Damn right, we're seeing Ash from a different point of view. Ash vs. Evil Dead's third season added fresh, compelling depth to Ash's swaggering everyman persona. One such element was the introduction of his kid, Brandy (Arielle Carver-O'Neill), which he cites as one of Ash vs. Evil Dead's best gestures. "The fact that it gave him a daughter for Season 3 was perfect. It brings out a whole new side of him. We got to flesh them out and make them as three dimensional as you could." Brandy's dynamic with Ash, the dad she never knew, lets the viewer experience the show's end-of-humanity-as-we-know-it, world-gone-mad scheme from the perspective of the teen saddled with her absentee pop, who just so happens to be the world's unlikely savior in the eternal battle against evil. Hell of a family reunion.
The other facet at play is Ash's PTSD and sheer, frustrated reluctance he's built up over the course of the series' lifespan. Ash is just a normal guy, not the kind you'd pick as savior if you had a choice. Take his moment of despair in "The Mettle of Man," the show's final episode, where Ash, witnessing global Deadite armageddon in full swing, lowers himself into a chair and cracks a beer, reminding Brandy and his trusty sidekick, Pablo (Ray Santiago), that he warned everyone about the Deadite threat -- and no one listened. "It's a big moment," Campbell affirms, "because you realize he's like, 'I don't want this fucking job.' That was the last take that we did. So I just went a little crazier. Because Ash was losing his mind."
"Ash is..," Campbell pauses to think, "he is overwhelmed. And it was important at some point to go, 'I can't do this and this is above my pay grade. I'm not supposed to be that guy. I'm not the guy. This job sucks. You guys have no idea the bullshit that I've gone through.'" But Ash Williams is the guy. Nobody cuts down a demon like him, absorbing jaw-dropping amounts of physical abuse all the while. "I'd love to see Superman do that, you know," he muses. "That ain't going to happen. Iron Man? It's not going to happen."

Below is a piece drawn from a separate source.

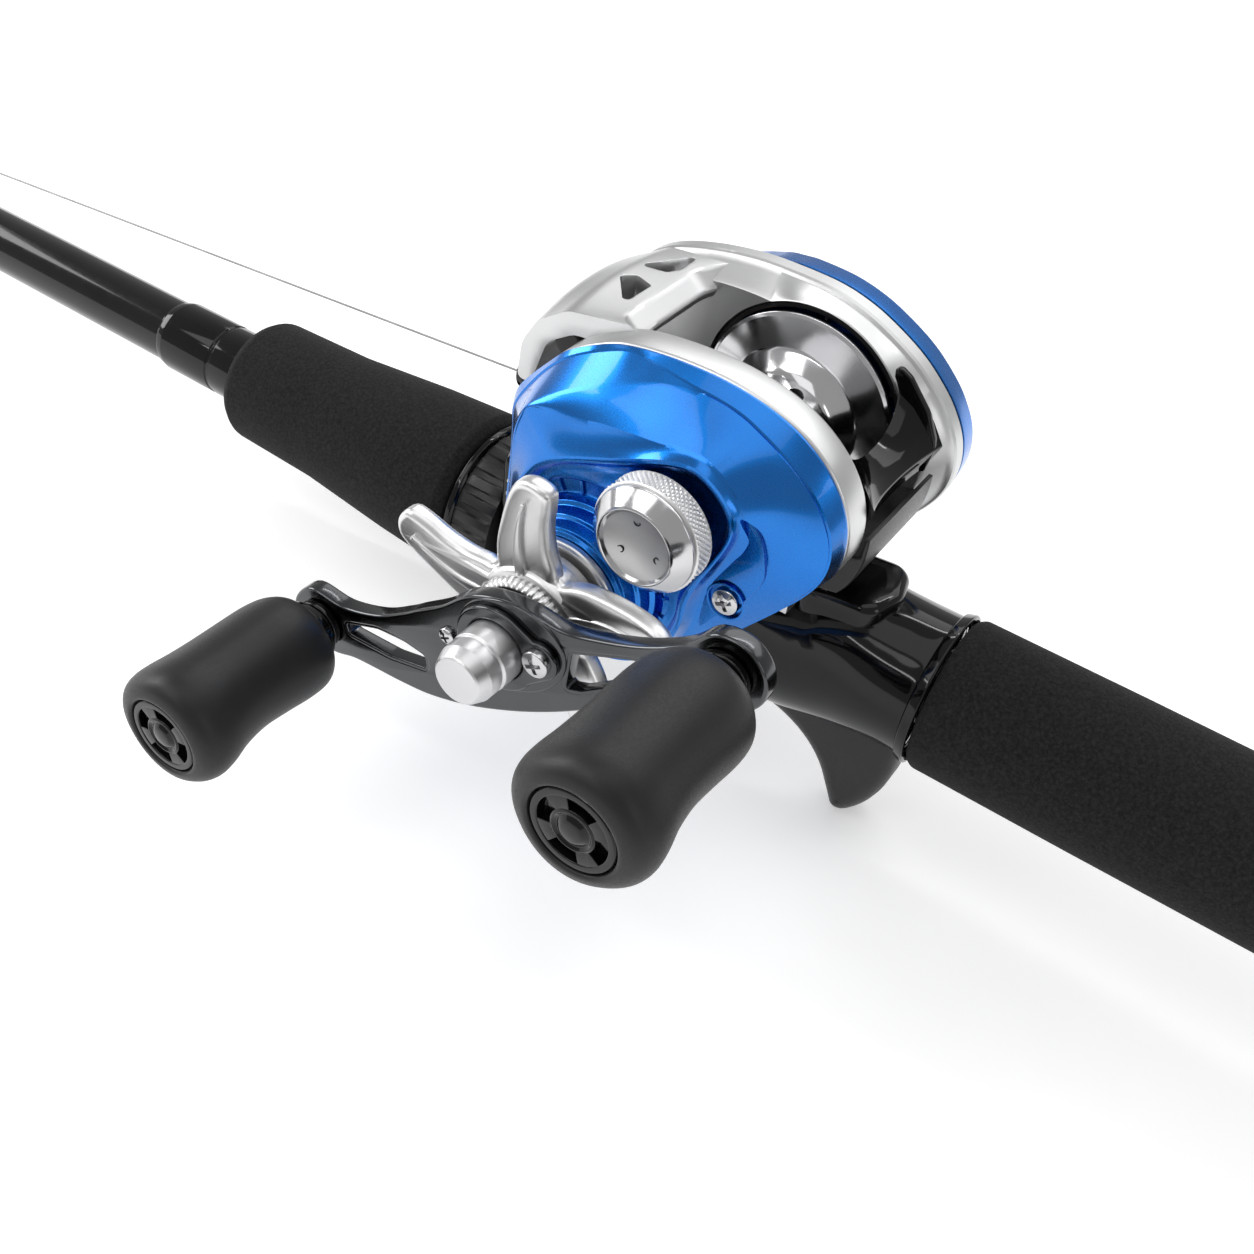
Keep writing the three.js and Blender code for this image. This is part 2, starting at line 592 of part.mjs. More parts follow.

With Ash riding off into the post-apocalyptic sunset in a souped-up Delta, accompanied by, in his words, "a beautiful cyber babe," who does the burden of fighting the Deadites fall to? Maybe to Carver-O'Neill, Santiago, and Dana Delorenzo, playing Kelly, Ash's other loyal, thoroughly badass second. Perhaps Jane Levy, who played an Ash proxy in Fede Álvarez's Evil Dead reboot back in 2013. But it won't be Campbell. He, Ash, and Evil Dead have come full circle. Saying bon voyage is bittersweet, but for him, it's time. "I'm 60 now," he says. "The part requires things that I don't either want to do or can't do anymore or shouldn't do, so it's pretty good time before he, before I am unable to play that character. Now's the time to stop because I tell you what, all these Star Wars movies are great, but bringing these folks back, they're all held up on baling wire and gum."
Is it better to walk away from the franchise you're best known for while the getting's good? There's no better way to say it than the way Campbell says it, with a knowing laugh: "Get out while you're still spry."